The deep crisis of our Church demands that we address even those problems which, at first glance, do not have anything directly to do with the abuse scandal and its decades-long cover-up…. The renewal of church structures will succeed, not with anxious withdrawal from society, but only with the courage for self-criticism and the acceptance of critical impulses - including those from the outside.

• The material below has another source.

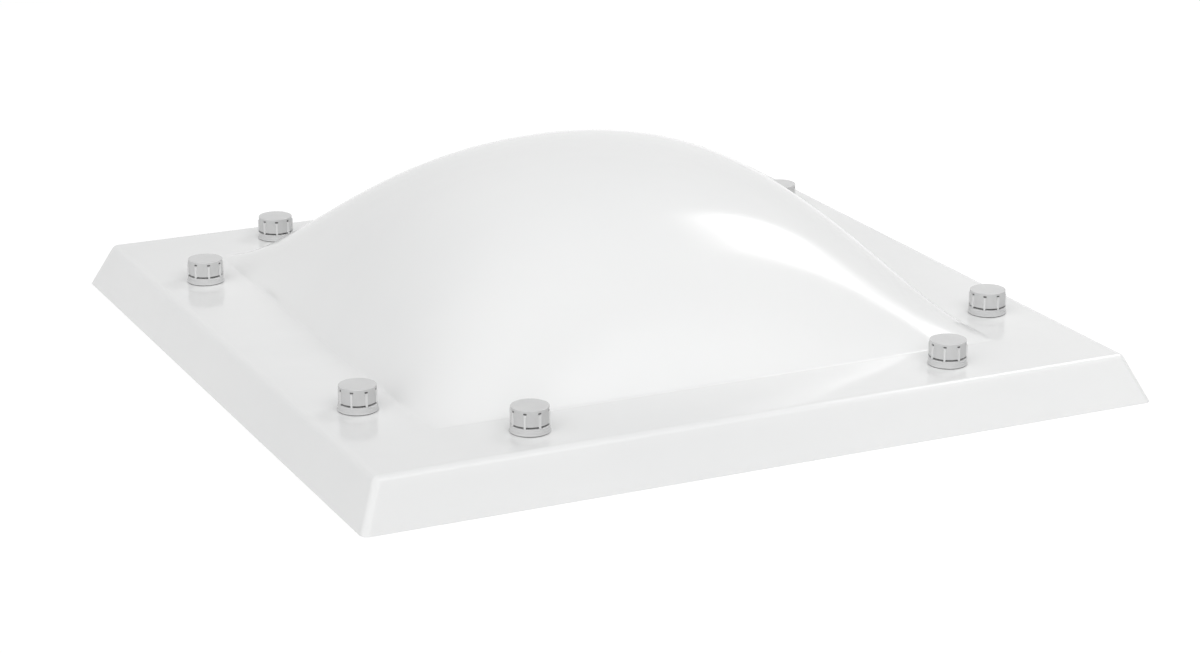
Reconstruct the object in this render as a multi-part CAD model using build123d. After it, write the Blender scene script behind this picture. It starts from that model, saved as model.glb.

The Church does not exist for its own sake. The church has the mission to announce the liberating and loving God of Jesus Christ to all people. The Church can do this only when it is itself a place and a credible witness of the good news of the Gospel. The Church's speaking and acting, its rules and structures - its entire engagement with people within and outside the Church - is under the standard of acknowledging and promoting the freedom of people as God's creation. Absolute respect for every person, regard for freedom of conscience, commitment to justice and rights, solidarity with the poor and oppressed: these are the theological foundational standards which arise from the Church's obligation to the Gospel. Through these, love of God and neighbor become tangible...


Julia said...

Thank you for your informative post. I didn't know the word "church" appeared only twice in the NT, but I've often wondered why homilists don't point out that the Greek "ekklesia" can be translated "assembly." Not only are we an apostolic church as Yves Congar emphasizes: "She was the Church from the time of the apostles and not the product of their writings...;" we are an "assembling" church. It always amazes me that all over the world Catholics and other Christians group themselves in thousands of small assemblies, for worship and other activities; for replicating again and again the Body of Christ. This is a vital part of our shared tradition.

Jeff said...

Hi Julia,

Thanks so much for visiting and for commenting!

I think he meant to stress that the term "ekklesia" was only used twice by Jesus in the 4 gospels. I've since noticed elsewhere that it is used 115 times or so in the NT as a whole.

But as you point out, the celebration of the eucharist in those small house churches was as vital as it is today. Amazing!